Music and the New Global Culture is divided into three parts, entitled „Craft“, „Science“ and „Commerce“. These three approaches to music, Liebersohn argues, had their geographical center in „Britain“, „Germany“ and the „United States“ respectively. In part one, he describes the collaboration between Carl Engel and A. J. Hipkins, who both, in line with the Arts and Craft Movement, much appreciated the craftsmanship of (historic) musical instruments worldwide. Following his interest in European folk music, Carl Engel wrote about non-Western music, first in The Music of the Most Ancient Nations (1864). Overall, he challenged the idea of the „naturalness“ of the Western diatonic scale, as expressed in Western „classical“ music, through comparison with scales used in both European folk music and non-Western music, which he simultaneously believed were on the way to extinction and therefore had to be salvaged for humanity. After his death, most of his extensive collection of rare musical instruments from all over the world ended up in the South Kensington Museum, with which he had been connected for many years. The renowned ethnomusicologist Mantle Hood (a student of Jaap Kunst) called A. J Hipkins „the Father of Modern Ethnomusicology“ because he opened new ways for cross-cultural understanding through his meticulous analysis of musical instruments and their tuning systems. In this context, he also wrote an introduction to the „classic“ The Music and Musical Instruments of Southern India (1891) by his friend Charles R. Day.
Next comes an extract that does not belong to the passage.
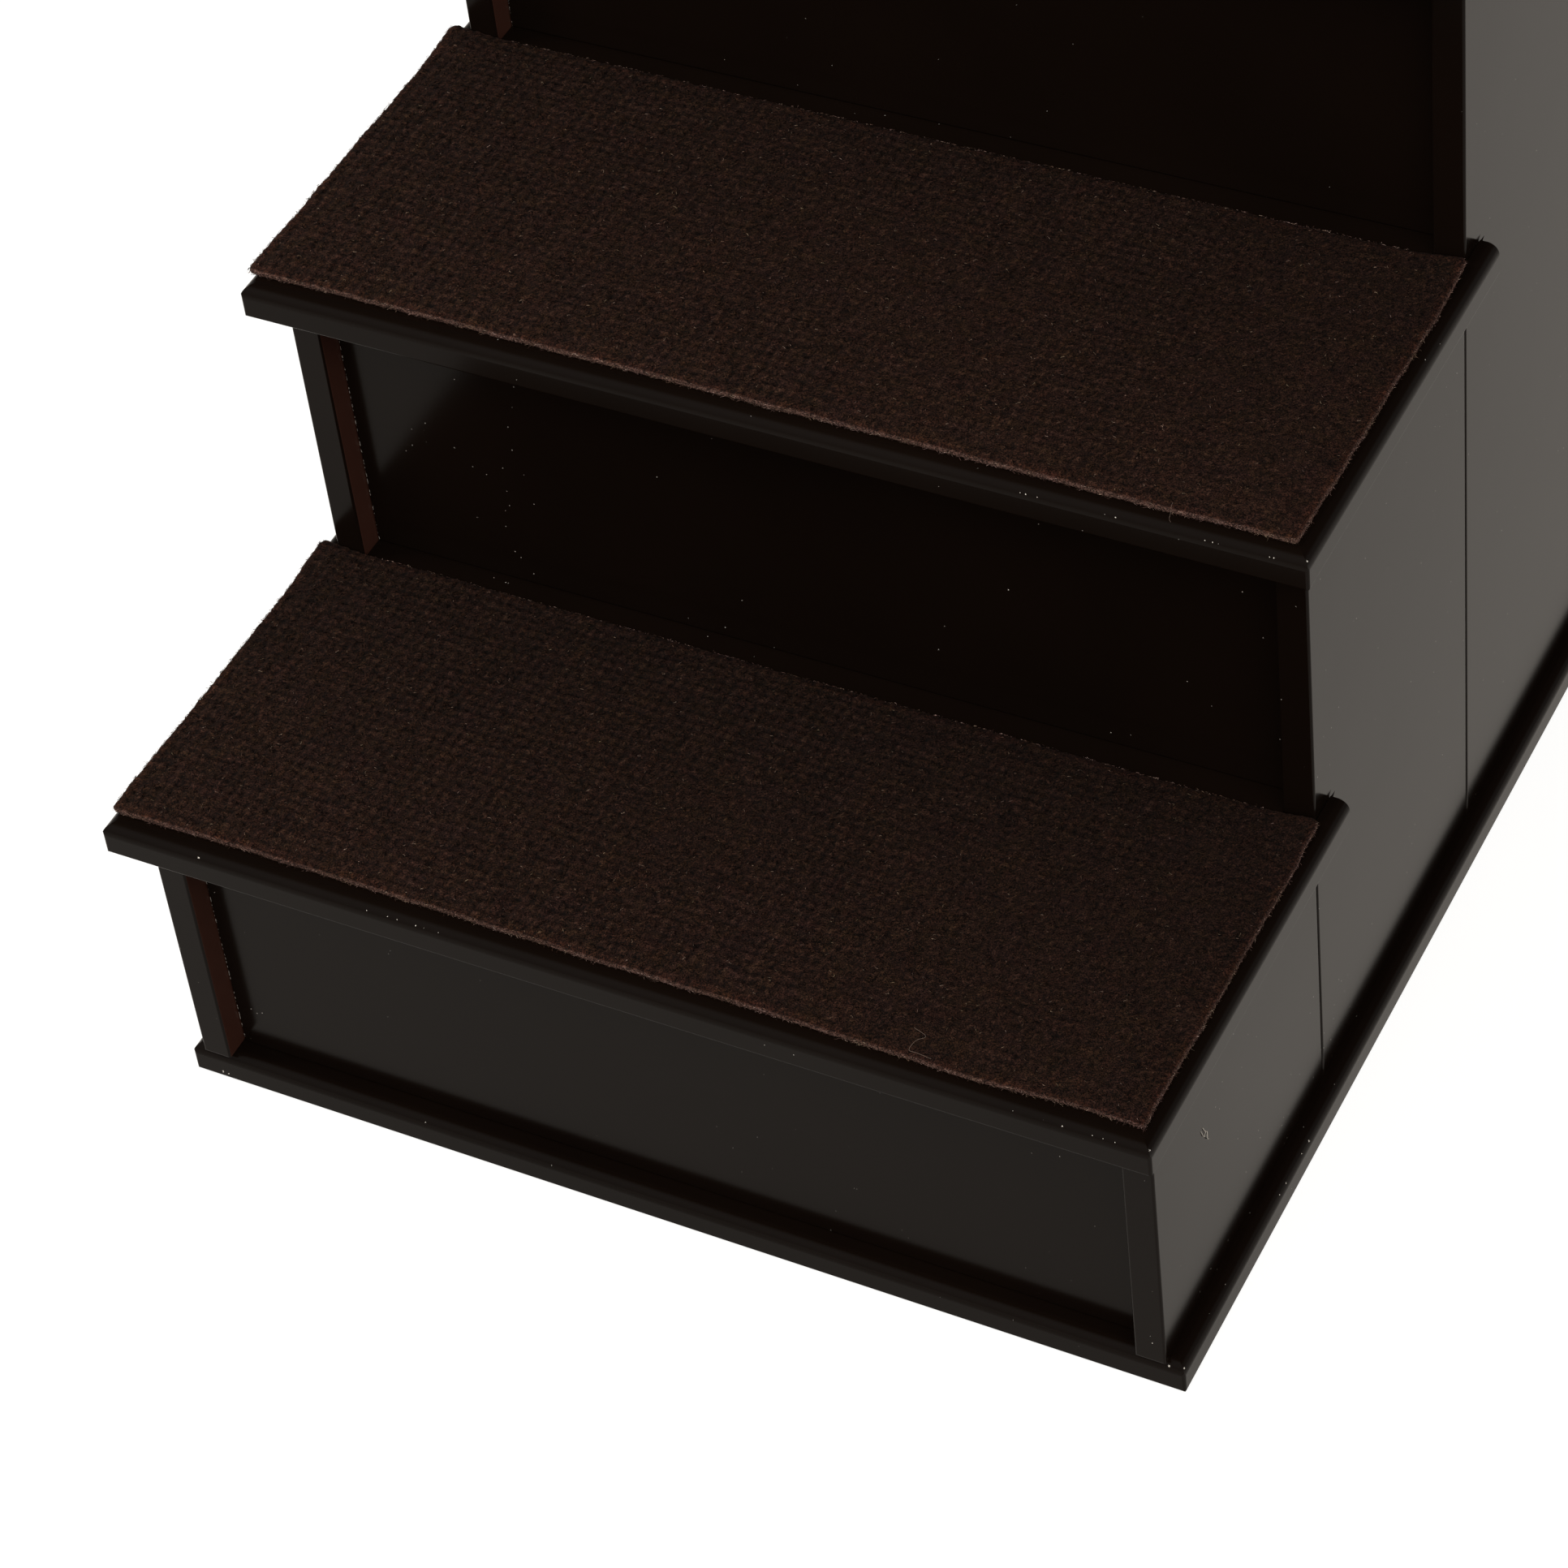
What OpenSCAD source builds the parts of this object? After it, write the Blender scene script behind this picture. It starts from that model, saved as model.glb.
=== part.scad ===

Part two („Science“) opens with a discussion of the alliance between Hipkins and Alexander Ellis, whose revolutionary research on the global diversity of scales questioned the assumption of the superiority of Western music as the end of an evolutionary trajectory from „primitive“ to „complex“. In doing so, Liebersohn argues, Ellis stood on the shoulders of Hermann Helmholtz, whose On the Sensations of Tone (1863) he translated from German into English. Consecutively, in 1900, Carl Stumpf created the first archive of „world music“, the Phonogram Archive in Berlin. In his footsteps and, of course, through the now possible analysis of phonograph recordings, amongst others, Guido Adler, Erich von Hornbostel and Curt Sachs further opened Western ears to music worldwide. In the third part („Commerce“), Liebersohn turns to the early history of the globally competitive gramophone music industry, mainly by looking at the careers of Thomas Edison, Emile Berliner (the inventor of the gramophone record and founder of the Gramophone Company, Deutsche Grammophon, Victor Talking Machine Company etc.) and Fred Gaisberg (who perpetually travelled the world for Gramophone scouting local „talent“). Here, he assumes that the global music industry created musical „freedom“ for non-Western participants (p. 262). In contrast, however, Karl Hagstrom Miller in his influential work on the early record industry underlines how the „local music paradigm“ adopted by entrepreneurs like Berliner and Gaisberg „reinforced the superiority of the West, the divide between primitivism and civilization, and the Western tendency to hear foreign sounds through the prism of exoticism.“1

Those with an interest in the intellectual history of ethnomusicology are familiar with the achievements of both the discipline’s „founding fathers“ and the pioneers of the global recording industry discussed. Yet, they and other readers will enjoy Liebersohn’s engagingly written narrative about this colorful Anglophone-German bunch of (amateur) scholars and music businessmen. His discussion of music and the worlds of „Craft“, „Science“ and „Commerce“ as part of one cultural configuration surely is a welcome addition to the field. Nonetheless, I am less convinced by his indecisive answer to the question of whether the new global music culture spelled homogenization or diversity. For, did Engel and Hipkins, who were no doubt dissatisfied with the growing homogenization in music and craftmanship of their times, and likewise the members of the Arts and Craft Movement, as well as the collectors, musicologists and anthropologists who wanted to „salvage“ folk / non-Western music before their extinction, not have a point? As a matter of fact, European equal temperament tuning had spread around the world (first through the guitar) already for a few centuries and had made music more similar.2 No doubt, the popular music genres (tango, jazz etc.), which Liebersohn sees as „democratic“ and „cross-cultural“ and, therefore, characteristic of „the new global culture“, were a result of this process of homogenization. Likewise, he writes: „Beyond its European focus, this book follows the dialectical relationship between non-Western and Western cultures“ (p. 5). Even so, I would argue that it does not fully acknowledge how, as part of „the new global culture“, the remaking of non-Western (national) music traditions through modern reforms to different extents resulted in a standardization of musical performance through, among other things, equal temperament tuning, choice of repertoire and instruments, and recordings. In general, such institutionalizations, as well as for example the transfer from private performances (at courts, temples etc.) to public concerts, led to the marginalization, if not disappearance, of numerous local music traditions.3

In sum, Liebersohn deserves praise for bringing music to the attention of historians as a crucial topic for the understanding of the global age in a readable manner, but his optimistic take on globalization may appear Western-centered to some readers.

Notes:
1 Karl Hagstrom Miller, Talking Machine World. Selling the Local in the Global Music Industry, 1900–20, in: A.G. Hopkins (ed.), Global History: Interactions Between the Universal and Local, Basingstoke 2006, p. 183.
2 See for instance: James A. Millward, Chordophone Culture in Two Early Modern Societies. A Pipa-Vihuele Duet, in: Journal of World History 23 (2012), pp. 237–278.
3 For the Indian case, see my chapter: Rhythms of the Raj: Music in Colonial South Asia, in: Harald Fischer-Tiné / Maria Framke (eds.), Routledge Handbook of the History of Colonialism in South Asia, London 2021, pp. 373–385.